■ GIVEN PROBLEM: Locate every line below that contains the word "object" and copy it.
-- Begin DATASET ROWS --
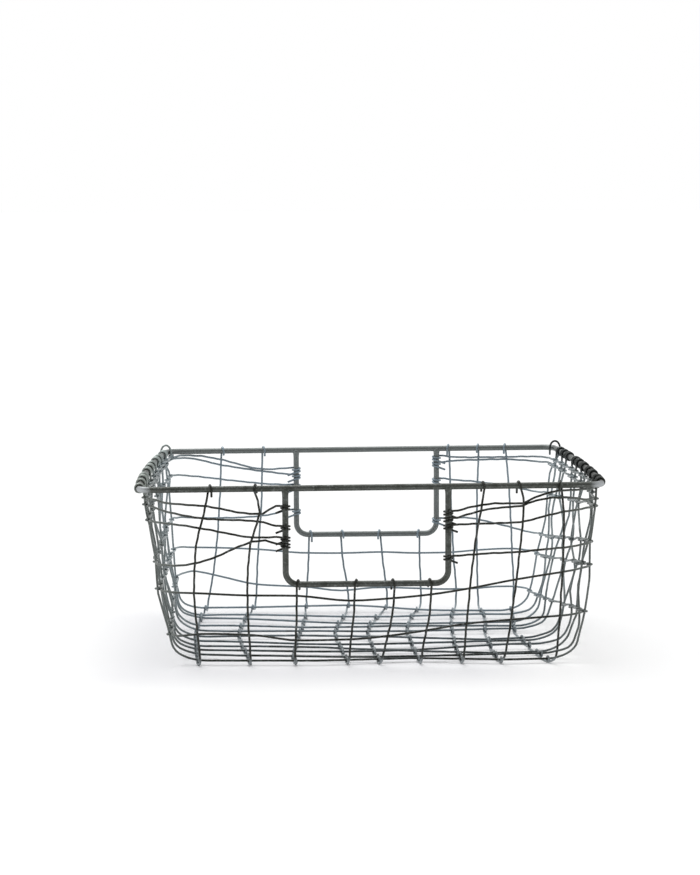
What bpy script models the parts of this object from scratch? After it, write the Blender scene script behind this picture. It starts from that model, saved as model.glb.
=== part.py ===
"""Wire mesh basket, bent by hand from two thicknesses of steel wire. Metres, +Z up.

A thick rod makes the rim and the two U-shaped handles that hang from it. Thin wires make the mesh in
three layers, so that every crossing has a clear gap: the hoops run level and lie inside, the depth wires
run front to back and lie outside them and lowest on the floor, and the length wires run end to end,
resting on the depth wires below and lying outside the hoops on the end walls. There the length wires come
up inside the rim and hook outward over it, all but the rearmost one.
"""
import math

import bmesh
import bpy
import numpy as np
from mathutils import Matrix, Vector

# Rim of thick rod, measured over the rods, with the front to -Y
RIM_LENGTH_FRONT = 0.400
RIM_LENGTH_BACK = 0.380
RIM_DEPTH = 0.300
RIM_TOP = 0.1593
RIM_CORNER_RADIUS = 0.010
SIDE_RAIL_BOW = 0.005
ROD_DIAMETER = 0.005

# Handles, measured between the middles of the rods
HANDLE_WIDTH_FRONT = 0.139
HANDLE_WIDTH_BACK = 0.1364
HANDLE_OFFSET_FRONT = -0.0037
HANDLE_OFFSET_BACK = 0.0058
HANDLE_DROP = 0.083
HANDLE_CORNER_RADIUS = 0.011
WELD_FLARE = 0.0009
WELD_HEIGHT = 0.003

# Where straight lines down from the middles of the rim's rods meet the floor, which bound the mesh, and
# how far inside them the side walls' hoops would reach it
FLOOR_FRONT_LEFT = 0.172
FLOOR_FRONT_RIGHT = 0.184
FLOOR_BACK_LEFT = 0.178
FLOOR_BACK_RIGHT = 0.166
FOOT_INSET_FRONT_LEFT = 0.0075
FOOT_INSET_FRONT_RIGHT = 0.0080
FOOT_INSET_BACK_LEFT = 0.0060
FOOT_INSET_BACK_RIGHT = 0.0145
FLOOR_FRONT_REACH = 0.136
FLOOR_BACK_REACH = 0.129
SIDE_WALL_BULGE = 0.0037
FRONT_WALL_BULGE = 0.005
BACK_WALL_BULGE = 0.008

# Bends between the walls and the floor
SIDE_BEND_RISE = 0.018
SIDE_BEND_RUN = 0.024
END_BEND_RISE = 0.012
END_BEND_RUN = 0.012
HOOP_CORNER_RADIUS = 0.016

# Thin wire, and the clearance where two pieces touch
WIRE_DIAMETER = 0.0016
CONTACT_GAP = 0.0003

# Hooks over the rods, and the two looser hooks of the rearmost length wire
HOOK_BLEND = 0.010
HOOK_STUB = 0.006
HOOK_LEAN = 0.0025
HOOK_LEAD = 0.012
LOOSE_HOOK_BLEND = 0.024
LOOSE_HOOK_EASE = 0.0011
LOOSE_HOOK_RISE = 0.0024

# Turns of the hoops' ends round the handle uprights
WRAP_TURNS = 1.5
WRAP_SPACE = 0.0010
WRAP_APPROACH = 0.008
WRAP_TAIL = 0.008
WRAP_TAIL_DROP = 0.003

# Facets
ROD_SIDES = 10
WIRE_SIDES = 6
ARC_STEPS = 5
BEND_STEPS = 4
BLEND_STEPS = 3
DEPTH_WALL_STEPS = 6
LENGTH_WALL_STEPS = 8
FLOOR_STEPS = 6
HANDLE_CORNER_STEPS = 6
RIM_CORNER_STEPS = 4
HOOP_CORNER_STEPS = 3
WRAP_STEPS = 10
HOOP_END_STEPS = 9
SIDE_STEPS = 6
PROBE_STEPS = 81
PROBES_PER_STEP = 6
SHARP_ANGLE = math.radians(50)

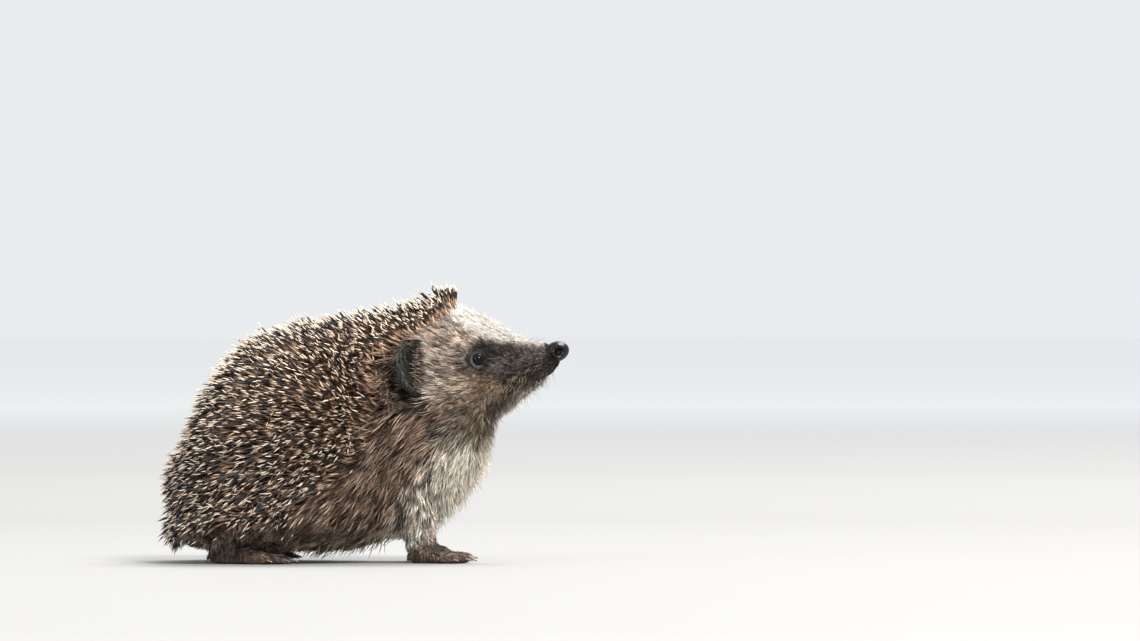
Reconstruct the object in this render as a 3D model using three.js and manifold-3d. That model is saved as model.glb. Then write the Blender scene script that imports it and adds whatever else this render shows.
-- End DATASET ROWS --
■ OUTPUT BELOW:
What bpy script models the parts of this object from scratch? After it, write the Blender scene script behind this picture. It starts from that model, saved as model.glb.
Reconstruct the object in this render as a 3D model using three.js and manifold-3d. That model is saved as model.glb. Then write the Blender scene script that imports it and adds whatever else this render shows.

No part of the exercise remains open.